Perhaps another question should therefore be considered. If there are such claims, what happens to the many million more Kurds and Turks living there now? Would they become Armenian citizens and form the majority?

Or do the nationalists plan their own wave of ethnic cleansing? Is anyone from LA, Boston, NY, Beirut even, going to go back to those villages and towns anyway? At the moment, few can even cope with living in Yerevan.

Anyway, this is a war of words between those who believe that the past must be resolved in order to live side by side in the future, and those whose objectives can be considered "nationalistic."

Anyway, great piece. It's about time we started talking about the atmosphere of intolerance which objects to anyone who doesn't adhere to an ethno-nationalistic mindset and which prevents any independent thought.

Still, at least we're having this discussion, and such accusative positions such as Sassounian's are more likely to discredit the nationalist view. Engage in discussion. Counter arguments with your own.

But when people can only accuse it shows they have no other argument to offer.

Anonymous said...

Well I think diaspora people are very over-qualified elits who live in theory and dont mind the local conditions of armenia...Like it or not Turkey is neighbour of Armenia.

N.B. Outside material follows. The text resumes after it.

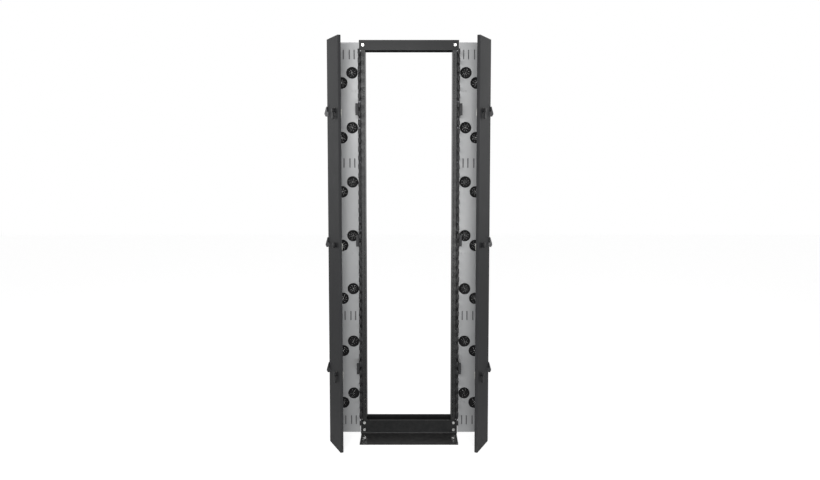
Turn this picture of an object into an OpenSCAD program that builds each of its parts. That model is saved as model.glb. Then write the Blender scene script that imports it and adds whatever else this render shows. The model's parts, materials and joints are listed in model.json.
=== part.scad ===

With bad relations with neighbours Armenia can never be a place of prosperity...
(General rule for everyone,not case for armenians)
I advice every diaspora armenians go to Armenia for some time..If they say current situation is Ok..Then no problem...If not,a change is inevitable..Otherwise Armenia will be a place that the people live with donations...

Anonymous said...

Another question that nobody asks..The dependent relations with Russia..As far as I know 70% resources now belong to Russians in armenia...In coming years this will be much more..
What do armenians think to get rid of this dependency?Is there any procject or discussion?